** begin Data shown **

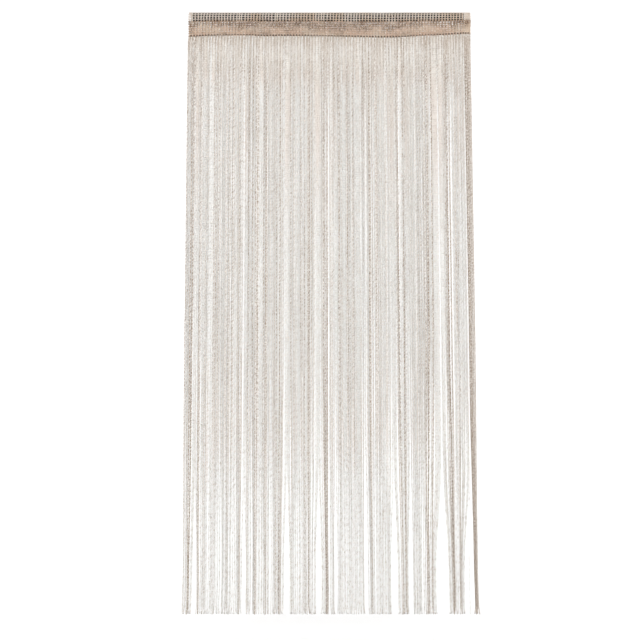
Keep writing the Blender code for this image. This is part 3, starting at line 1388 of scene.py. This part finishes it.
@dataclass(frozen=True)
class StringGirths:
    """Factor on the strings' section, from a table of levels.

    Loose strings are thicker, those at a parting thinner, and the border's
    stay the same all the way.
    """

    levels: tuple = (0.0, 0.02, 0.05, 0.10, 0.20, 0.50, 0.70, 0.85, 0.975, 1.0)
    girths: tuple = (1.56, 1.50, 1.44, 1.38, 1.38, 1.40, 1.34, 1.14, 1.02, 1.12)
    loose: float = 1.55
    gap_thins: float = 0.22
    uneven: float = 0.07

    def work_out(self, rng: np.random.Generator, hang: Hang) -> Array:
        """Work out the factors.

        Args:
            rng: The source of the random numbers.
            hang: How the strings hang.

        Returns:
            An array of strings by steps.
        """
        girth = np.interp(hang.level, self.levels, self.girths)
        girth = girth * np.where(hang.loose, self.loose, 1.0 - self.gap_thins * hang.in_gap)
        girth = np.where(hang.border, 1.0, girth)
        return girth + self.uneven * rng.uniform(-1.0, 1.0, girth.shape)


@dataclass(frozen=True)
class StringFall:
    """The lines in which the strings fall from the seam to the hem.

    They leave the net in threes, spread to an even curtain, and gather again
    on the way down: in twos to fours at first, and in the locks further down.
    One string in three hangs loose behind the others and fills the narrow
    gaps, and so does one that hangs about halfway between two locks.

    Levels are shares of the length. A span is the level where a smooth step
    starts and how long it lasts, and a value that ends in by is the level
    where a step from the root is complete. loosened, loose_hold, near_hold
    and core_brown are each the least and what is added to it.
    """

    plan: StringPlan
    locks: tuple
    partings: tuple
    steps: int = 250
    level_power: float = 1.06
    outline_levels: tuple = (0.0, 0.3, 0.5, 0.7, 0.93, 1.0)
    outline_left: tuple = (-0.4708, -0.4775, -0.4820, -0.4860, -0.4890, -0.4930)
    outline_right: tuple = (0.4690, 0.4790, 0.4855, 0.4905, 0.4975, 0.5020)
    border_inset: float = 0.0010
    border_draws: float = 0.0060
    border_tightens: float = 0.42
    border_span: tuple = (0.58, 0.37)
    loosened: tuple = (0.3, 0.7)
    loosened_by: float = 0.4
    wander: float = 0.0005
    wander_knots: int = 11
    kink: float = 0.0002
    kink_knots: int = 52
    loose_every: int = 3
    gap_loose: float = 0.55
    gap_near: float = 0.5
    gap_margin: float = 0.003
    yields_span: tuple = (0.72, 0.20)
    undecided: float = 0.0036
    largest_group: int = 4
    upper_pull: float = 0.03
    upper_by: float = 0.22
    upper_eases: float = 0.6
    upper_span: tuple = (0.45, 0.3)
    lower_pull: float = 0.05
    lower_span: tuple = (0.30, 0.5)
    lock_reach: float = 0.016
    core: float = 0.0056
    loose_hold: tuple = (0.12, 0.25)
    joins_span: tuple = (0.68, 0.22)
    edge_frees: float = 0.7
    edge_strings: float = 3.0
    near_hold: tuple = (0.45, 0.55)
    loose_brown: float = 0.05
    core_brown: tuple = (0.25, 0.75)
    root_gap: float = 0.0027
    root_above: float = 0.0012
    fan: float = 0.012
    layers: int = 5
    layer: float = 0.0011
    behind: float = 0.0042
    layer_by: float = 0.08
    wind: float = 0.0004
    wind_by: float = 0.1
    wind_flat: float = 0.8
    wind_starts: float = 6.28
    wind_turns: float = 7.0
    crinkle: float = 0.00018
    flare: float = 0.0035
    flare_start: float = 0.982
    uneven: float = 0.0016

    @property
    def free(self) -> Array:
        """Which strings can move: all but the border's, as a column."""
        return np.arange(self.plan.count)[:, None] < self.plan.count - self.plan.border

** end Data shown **

* _Exercise goal_
Please print exactly what appears from the first line of the data through the line with "hang: How the strings hang.", including both of those lines and nothing past them.

* _Complete response_
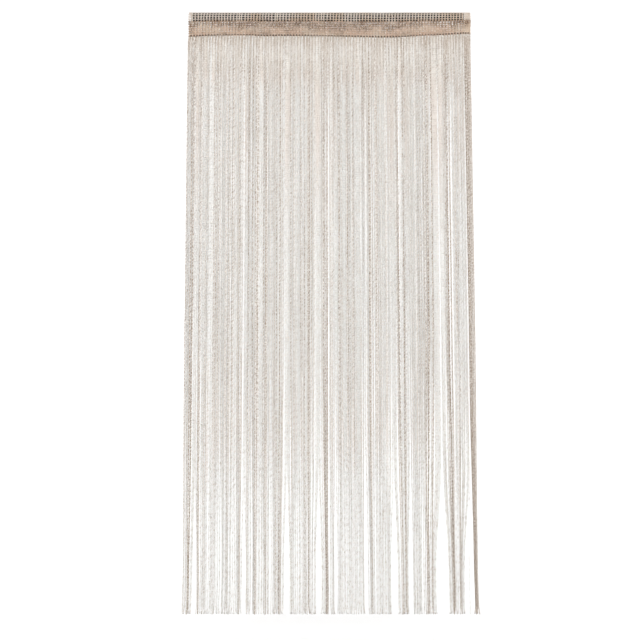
Keep writing the Blender code for this image. This is part 3, starting at line 1388 of scene.py. This part finishes it.
@dataclass(frozen=True)
class StringGirths:
    """Factor on the strings' section, from a table of levels.

    Loose strings are thicker, those at a parting thinner, and the border's
    stay the same all the way.
    """

    levels: tuple = (0.0, 0.02, 0.05, 0.10, 0.20, 0.50, 0.70, 0.85, 0.975, 1.0)
    girths: tuple = (1.56, 1.50, 1.44, 1.38, 1.38, 1.40, 1.34, 1.14, 1.02, 1.12)
    loose: float = 1.55
    gap_thins: float = 0.22
    uneven: float = 0.07

    def work_out(self, rng: np.random.Generator, hang: Hang) -> Array:
        """Work out the factors.

        Args:
            rng: The source of the random numbers.
            hang: How the strings hang.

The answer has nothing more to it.